Slowly and through multiple twists and turns, I found my way back.
But it’s still through that lens that I view the faith of my children.
I think of all it has taken me to get where I am. To get to where I am starting to trust. To get to where I’m starting to find peace.
And they have it so simply and so honestly and so earnestly.
Earlier this week, my daughter wrote a thank you note to her teacher for Teacher’s Appreciation Week. After the usual pleasantries, she told her teacher that she reminded her of Jesus because Jesus explained important truths in simple ways.
A few weeks earlier, I had been under the weather. She wrote me a get well letter. On it, she drew a picture of Jesus on the cross, and she told me that if I feel bad now, I should just think about how Jesus felt then.
And it’s all these little things that touch me.
They don’t touch me because of any hidden profundity or wisdom. They touch me because of their simplicity. They touch me because they show me that she has a faith that is deeply integrated into her understanding of the world.
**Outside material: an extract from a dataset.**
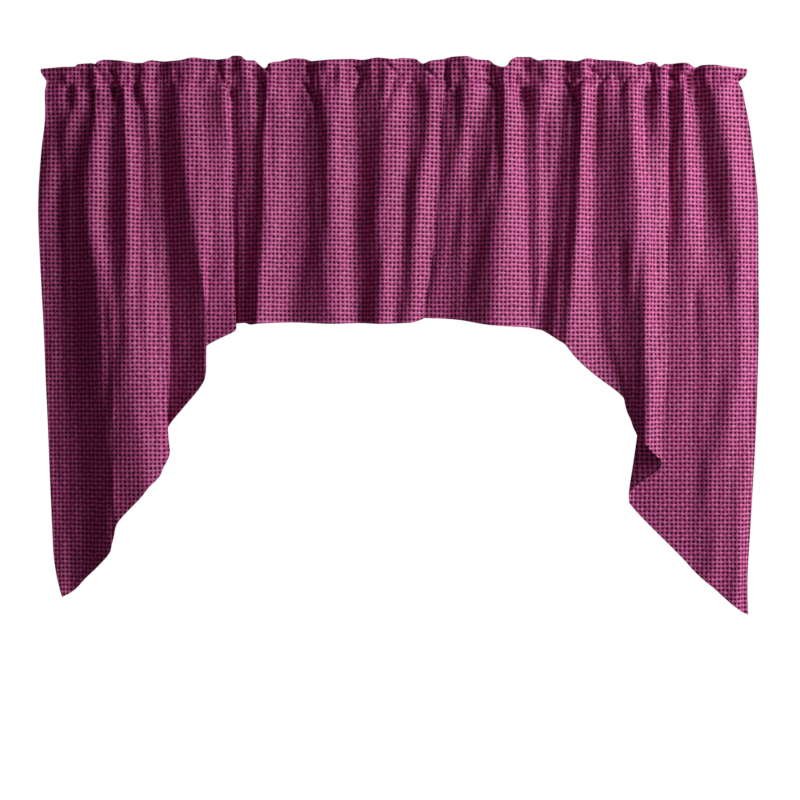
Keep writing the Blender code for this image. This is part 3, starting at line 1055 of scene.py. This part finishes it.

I’ve told her many times that she is a better person than me. She always laughs, not really understanding what I mean by that.
But it’s true. Her faith and her trust are something to be cherished. And as her mother, it’s my duty to make sure they are protected.
But as I’m doing that, I’m remembering that our children teach us more than we could ever teach them, and they show us parts of humanity that are too well hidden by those of us taller than a countertop.
They are our reminders that innocence exists. And they also remind us of the innocence that still exists somewhere hidden deep within ourselves.
This world will batter them and shake them. It will make them question things. It will break things they hold sacred.
But that doesn’t need to worry me as much as it does. Because my job isn’t to keep them from all harm. It’s to help lead them home at the end of their journeys. And when I see where they start, I’m reminded that where they are headed isn’t far from where they are at this very moment.